You no longer have to deal with 10 different companies and a dozen different policies. You deal with one broker, one insurance company and one policy – less time, less hassle and greater ease.

One of the top benefits of commercial combined insurance is the ease of use for the client – one policy to manage rather than several different policies, all with their own renewal dates. There is a wide range of insurance policies available, and the careful selection and combination of them creates the ideal package of insurance for your business.

Benefit 4: Cost saving

Another benefit to business owners is the cost savings. It works out cheaper to collate your insurance risks under one cover as it spreads the risk and creates a lower average risk. The underwriter’s risk is, therefore, lower, and you are awarded a lower insurance rate. The cost impact is brought about by the bulk aspect. A combined policy cost will, in the majority, be more affordable than individual policies.

Check the fine print

Once you have been presented with the insurance brokers proposal for your business risks, there is a vital step that you have to take:

If you need to, ask a hundred questions because what is written and what is understood in a policy are often not the same. In addition, ask your questions in writing and get answers in writing. Here is an example of when you would need to raise a question with your insurer.

This is an actual example extracted from a commercial combined insurance policy issued by a large UK insurance company. Their cover states:

The Cover 

In the event of the Property Insured (as described in the Schedule to this Section) or any part of it being Damaged as a result of any of the causes described in the Operative Cover during the Period of Insurance, we will pay you the value of the Property at the time of the Damage (if it is totally destroyed) or the amount of the Damage or at Our option reinstate or replace the Property or any part of it.

Cover A

The following Perils as defined:

1 Fire.

2 Lightning.

3 Explosion of Boilers.

4 Explosion.

5 Aircraft.

6 Riot, Civil Commotion, Strikers, Locked-Out Workers, or persons taking part in labour disturbances or malicious persons.

7 Earthquake.

8 Subterranean Fire.

9 Spontaneous Fermentation, Heating or Combustion of the Property resulting in Fire.

Cover B

The following Perils as defined (subject to the Exclusions):

10 Malicious Persons not acting on behalf of or in connection with any political organisation excluding Damage by theft.

11 Breakage or Collapse of radio and television aerials, aerial fittings and masts.

12 Escape of Oil from any fixed oil-fired heating installation.

13 Impact by any road vehicle or animal.

Cover C

The following Perils as defined (subject to the Exclusions):

14 Storm and Flood.

15 Bursting or Overflowing of Water Tanks, Apparatus or Pipes

16 Water Accidentally Discharged or leaking from any automatic sprinkler installation(s).

  1. Subsidence, Ground Heave or Landslip
Cover C is subject to the following Special Conditions: 

And the special conditions are stated.
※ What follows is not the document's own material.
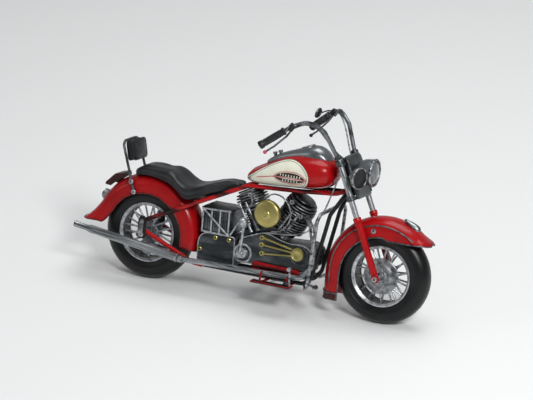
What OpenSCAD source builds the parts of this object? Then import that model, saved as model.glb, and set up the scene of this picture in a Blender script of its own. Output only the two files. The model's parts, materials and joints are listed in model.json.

The cover goes on for a bit and states, for example, the exclusion of computer equipment but the inclusion of professional fees. That is important for you to know as without computers most companies cannot operate.

The cover, in the original document, does seem quite comprehensive indeed. If, however, you skip to the exclusions of the policy, you will see the following stated:


(No. 1 omitted for brevity reasons)

2 Damage occasioned by pressure waves caused by aircraft or other aerial devices travelling at sonic or supersonic speeds, or any legal costs or expenses arising therefrom or relating thereto.

3 Damage, cost or expense of whatsoever nature directly or indirectly caused by, resulting from or in connection with any act of Terrorism regardless of any other cause or event contributing concurrently or in any other sequence to the loss.

For the purpose of this exclusion an act of Terrorism means an act, including but not limited to the use of force or violence and/or the threat thereof, of any person or group(s) of persons, whether acting alone or on behalf of or in connection with any organisation(s) or government(s), committed for political, religious, ideological or similar purposes including the intention to influence any government and/or to put the public, or any section of the public, in fear.

This exclusion also excludes Damage, cost or expense of whatsoever nature directly or indirectly caused by, resulting from or in connection with any action taken in controlling, preventing, suppressing or in any way relating to any act of Terrorism.

Damage to your property and staff will also be excluded from a supersonic jet event. Is your building clad in glass? Not only is property damage excluded, but the policy excludes, further down the page, loss of income, work interruption and legal liability. Plug that hole.

Damage from a riot and the prevention or suppression of a riot is another example of what will be excluded. Small businesses in South Africa were caught by surprise in 2021 when region-wide rioting hit Kwa-Zulu Natal. SMMEs thought they were covered by the commercial combined insurance but hadn’t read their exclusions. The region-wide loss was GBP 1,228,626,550 with 45,000 businesses being affected – eighty-nine percent were SMMEs.

The majority were forced into bankruptcy or are operating at a fraction of their pre-riot turnover because they can’t come back fully from the damage. A critical misunderstanding by the business owners.

Not only do these examples highlight the need to understand your insurance policy fully, but it also highlights the need to work with an experienced professional. That professional must be prepared to work through each point with you and confirm explanations in writing.


By strategically managing your risk contingency vehicles combined with actively reducing your business risks, you will lower your premiums. Your insurance broker should advise you of safety measures that your business can take. By proactively executing these safety measures, you will not only reduce the cost of insurance but will also reduce the chance of claiming and will strengthen the validity of any claims made. Choose advisers that will help you mitigate risk and negotiate discounts, and not purely sell you cover.